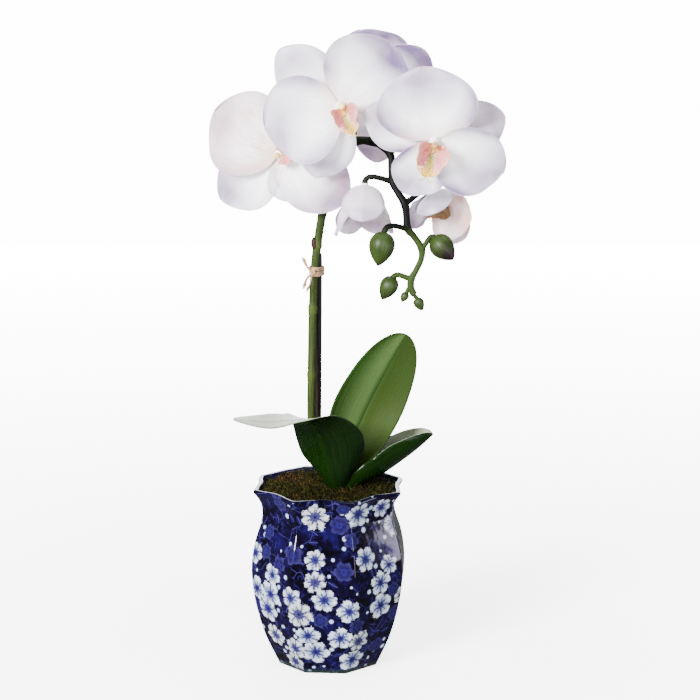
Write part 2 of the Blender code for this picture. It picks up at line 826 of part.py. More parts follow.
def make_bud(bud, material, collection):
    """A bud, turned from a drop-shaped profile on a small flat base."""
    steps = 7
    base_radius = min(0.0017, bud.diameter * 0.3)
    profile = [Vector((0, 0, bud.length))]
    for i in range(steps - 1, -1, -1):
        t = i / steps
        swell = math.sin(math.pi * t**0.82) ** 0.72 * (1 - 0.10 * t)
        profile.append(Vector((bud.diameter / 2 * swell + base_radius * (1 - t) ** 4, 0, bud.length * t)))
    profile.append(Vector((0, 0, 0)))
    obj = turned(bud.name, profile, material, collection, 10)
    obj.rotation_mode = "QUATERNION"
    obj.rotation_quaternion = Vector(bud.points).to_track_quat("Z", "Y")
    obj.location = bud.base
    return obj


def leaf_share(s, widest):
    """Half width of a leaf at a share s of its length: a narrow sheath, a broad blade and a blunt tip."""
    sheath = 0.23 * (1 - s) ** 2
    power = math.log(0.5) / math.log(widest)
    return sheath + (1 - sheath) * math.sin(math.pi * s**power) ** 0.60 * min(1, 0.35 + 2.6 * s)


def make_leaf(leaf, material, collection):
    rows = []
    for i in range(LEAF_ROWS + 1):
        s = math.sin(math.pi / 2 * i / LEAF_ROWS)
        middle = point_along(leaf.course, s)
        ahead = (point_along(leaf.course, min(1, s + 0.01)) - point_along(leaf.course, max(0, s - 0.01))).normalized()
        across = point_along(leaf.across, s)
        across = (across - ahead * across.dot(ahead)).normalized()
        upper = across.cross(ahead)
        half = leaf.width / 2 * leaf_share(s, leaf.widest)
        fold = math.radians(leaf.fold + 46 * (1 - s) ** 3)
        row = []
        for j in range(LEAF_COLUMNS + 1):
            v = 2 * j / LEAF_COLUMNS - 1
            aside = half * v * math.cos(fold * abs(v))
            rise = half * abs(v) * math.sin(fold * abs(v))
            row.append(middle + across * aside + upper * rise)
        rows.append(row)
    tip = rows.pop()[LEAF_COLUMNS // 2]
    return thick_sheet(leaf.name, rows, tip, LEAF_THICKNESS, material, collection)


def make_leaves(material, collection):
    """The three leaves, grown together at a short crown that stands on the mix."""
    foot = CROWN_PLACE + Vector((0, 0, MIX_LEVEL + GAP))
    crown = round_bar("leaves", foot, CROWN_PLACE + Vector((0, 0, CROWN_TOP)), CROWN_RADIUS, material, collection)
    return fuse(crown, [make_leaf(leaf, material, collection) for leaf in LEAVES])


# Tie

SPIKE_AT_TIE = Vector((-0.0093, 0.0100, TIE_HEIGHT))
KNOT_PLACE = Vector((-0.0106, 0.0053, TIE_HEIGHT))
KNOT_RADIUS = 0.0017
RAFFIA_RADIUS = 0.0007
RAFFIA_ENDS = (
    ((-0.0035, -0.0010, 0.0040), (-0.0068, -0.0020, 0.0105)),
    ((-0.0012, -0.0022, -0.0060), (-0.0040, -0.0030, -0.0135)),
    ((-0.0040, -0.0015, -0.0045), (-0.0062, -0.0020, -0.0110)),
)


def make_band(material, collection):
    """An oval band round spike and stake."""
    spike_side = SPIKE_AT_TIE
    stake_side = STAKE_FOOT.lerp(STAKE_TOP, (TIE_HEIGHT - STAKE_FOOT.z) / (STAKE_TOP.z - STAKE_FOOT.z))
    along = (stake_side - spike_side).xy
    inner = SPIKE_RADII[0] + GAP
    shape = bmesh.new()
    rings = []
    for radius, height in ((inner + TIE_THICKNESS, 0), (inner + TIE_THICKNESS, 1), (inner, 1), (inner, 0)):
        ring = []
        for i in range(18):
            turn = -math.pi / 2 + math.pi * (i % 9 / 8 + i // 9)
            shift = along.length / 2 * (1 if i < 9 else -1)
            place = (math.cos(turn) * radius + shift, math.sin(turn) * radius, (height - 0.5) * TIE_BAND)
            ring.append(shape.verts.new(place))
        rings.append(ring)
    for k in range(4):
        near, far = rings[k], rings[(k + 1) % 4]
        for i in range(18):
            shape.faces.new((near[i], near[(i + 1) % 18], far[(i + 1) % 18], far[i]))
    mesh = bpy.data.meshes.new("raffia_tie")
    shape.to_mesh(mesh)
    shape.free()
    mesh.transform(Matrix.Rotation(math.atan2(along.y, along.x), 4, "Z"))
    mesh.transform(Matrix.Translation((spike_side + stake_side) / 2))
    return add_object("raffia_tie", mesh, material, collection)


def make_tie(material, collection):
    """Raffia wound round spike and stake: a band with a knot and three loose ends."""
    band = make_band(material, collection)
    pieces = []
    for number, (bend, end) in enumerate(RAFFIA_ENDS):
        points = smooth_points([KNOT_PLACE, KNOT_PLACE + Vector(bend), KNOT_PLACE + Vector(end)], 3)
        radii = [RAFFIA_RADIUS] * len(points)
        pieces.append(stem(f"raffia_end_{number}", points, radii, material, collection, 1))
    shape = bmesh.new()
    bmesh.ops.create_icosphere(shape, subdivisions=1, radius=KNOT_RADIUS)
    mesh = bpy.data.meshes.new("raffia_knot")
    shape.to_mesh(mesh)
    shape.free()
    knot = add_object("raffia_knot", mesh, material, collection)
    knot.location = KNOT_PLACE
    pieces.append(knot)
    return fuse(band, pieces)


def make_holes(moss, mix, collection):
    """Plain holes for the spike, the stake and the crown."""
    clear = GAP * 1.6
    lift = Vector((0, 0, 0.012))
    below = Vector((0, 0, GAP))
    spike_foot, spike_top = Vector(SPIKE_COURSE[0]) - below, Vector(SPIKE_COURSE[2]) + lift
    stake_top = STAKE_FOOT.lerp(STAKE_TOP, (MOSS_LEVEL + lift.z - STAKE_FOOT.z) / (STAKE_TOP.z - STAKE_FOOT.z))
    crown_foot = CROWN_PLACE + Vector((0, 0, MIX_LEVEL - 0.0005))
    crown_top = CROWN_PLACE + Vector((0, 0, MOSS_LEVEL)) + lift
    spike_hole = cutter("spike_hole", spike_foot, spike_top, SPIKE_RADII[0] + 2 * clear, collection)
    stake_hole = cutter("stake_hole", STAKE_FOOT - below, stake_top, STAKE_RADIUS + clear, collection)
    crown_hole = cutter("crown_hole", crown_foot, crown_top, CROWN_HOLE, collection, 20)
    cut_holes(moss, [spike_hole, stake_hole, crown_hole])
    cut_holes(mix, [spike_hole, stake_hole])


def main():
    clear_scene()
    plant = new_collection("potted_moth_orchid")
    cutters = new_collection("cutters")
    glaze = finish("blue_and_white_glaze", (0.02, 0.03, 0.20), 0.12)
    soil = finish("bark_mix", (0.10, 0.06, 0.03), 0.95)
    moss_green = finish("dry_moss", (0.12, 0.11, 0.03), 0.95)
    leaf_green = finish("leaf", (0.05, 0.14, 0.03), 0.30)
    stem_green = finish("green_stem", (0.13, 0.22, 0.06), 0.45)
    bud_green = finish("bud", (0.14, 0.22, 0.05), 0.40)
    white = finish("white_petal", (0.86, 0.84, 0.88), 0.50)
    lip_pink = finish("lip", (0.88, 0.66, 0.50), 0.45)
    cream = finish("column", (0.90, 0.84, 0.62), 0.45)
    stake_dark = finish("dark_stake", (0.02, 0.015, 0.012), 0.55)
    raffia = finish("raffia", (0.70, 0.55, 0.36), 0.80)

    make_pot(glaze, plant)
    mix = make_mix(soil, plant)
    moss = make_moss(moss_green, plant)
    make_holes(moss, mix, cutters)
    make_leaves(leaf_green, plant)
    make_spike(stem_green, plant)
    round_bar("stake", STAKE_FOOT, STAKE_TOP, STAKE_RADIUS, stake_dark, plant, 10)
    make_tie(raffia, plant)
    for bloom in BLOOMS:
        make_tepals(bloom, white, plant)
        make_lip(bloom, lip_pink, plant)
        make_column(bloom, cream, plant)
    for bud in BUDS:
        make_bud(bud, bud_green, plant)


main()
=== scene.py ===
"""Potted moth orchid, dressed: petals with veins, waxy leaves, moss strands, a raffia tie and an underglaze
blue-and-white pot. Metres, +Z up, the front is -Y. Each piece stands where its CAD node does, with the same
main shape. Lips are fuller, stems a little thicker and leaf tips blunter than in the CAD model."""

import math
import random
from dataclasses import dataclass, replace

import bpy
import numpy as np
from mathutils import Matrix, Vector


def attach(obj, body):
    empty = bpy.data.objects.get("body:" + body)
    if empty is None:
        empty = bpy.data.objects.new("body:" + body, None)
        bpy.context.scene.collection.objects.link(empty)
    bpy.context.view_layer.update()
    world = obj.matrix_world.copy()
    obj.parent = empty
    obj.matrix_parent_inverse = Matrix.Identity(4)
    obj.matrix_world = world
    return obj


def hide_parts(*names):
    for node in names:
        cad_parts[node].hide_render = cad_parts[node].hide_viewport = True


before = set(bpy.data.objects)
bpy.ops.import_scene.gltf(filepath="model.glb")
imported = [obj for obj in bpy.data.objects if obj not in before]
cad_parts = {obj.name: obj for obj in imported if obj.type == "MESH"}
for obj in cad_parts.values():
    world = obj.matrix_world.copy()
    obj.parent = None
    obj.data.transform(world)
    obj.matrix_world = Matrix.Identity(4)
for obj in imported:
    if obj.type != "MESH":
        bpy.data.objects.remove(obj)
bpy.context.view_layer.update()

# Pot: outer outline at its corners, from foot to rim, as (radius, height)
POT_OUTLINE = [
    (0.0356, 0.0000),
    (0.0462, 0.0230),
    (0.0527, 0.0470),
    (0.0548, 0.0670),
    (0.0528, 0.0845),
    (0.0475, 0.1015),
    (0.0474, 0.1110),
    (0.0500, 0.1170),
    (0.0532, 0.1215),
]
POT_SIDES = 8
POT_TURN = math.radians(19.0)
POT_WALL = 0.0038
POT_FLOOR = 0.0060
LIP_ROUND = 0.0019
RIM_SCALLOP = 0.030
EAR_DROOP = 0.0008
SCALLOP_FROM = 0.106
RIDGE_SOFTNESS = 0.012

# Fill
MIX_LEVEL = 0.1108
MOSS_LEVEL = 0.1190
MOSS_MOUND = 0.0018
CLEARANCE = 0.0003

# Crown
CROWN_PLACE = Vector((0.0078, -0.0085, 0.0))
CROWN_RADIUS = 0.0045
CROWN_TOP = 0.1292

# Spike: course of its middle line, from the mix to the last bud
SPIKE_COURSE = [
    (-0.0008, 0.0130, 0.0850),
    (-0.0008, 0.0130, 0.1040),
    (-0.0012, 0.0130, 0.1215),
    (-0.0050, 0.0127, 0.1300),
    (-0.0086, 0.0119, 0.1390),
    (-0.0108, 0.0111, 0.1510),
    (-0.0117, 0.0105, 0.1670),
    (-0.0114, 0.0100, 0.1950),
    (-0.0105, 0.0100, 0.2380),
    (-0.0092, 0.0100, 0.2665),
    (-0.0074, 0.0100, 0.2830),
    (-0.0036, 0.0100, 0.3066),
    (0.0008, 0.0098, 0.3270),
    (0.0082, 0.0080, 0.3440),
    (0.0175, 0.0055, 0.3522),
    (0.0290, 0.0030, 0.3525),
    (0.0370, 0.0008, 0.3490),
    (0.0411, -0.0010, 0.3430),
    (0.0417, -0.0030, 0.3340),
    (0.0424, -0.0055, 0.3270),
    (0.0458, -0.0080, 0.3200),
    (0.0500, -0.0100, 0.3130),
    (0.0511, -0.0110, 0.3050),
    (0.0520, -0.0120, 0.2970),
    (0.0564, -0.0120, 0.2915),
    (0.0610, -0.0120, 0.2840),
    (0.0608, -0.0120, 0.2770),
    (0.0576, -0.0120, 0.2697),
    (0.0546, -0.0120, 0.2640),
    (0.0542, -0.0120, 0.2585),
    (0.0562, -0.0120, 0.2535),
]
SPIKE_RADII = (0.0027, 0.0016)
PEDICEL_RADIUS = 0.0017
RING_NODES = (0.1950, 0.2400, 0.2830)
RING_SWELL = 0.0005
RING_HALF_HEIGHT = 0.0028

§

* WHAT THE EXERCISE ASKS:
Repeat, unchanged, every line from the one that contains "make_pot(glaze, plant)" to the one that contains "main shape. Lips", including both, and no other line.

* RESPONSE BELOW:
    make_pot(glaze, plant)
    mix = make_mix(soil, plant)
    moss = make_moss(moss_green, plant)
    make_holes(moss, mix, cutters)
    make_leaves(leaf_green, plant)
    make_spike(stem_green, plant)
    round_bar("stake", STAKE_FOOT, STAKE_TOP, STAKE_RADIUS, stake_dark, plant, 10)
    make_tie(raffia, plant)
    for bloom in BLOOMS:
        make_tepals(bloom, white, plant)
        make_lip(bloom, lip_pink, plant)
        make_column(bloom, cream, plant)
    for bud in BUDS:
        make_bud(bud, bud_green, plant)


main()
=== scene.py ===
"""Potted moth orchid, dressed: petals with veins, waxy leaves, moss strands, a raffia tie and an underglaze
blue-and-white pot. Metres, +Z up, the front is -Y. Each piece stands where its CAD node does, with the same
main shape. Lips are fuller, stems a little thicker and leaf tips blunter than in the CAD model."""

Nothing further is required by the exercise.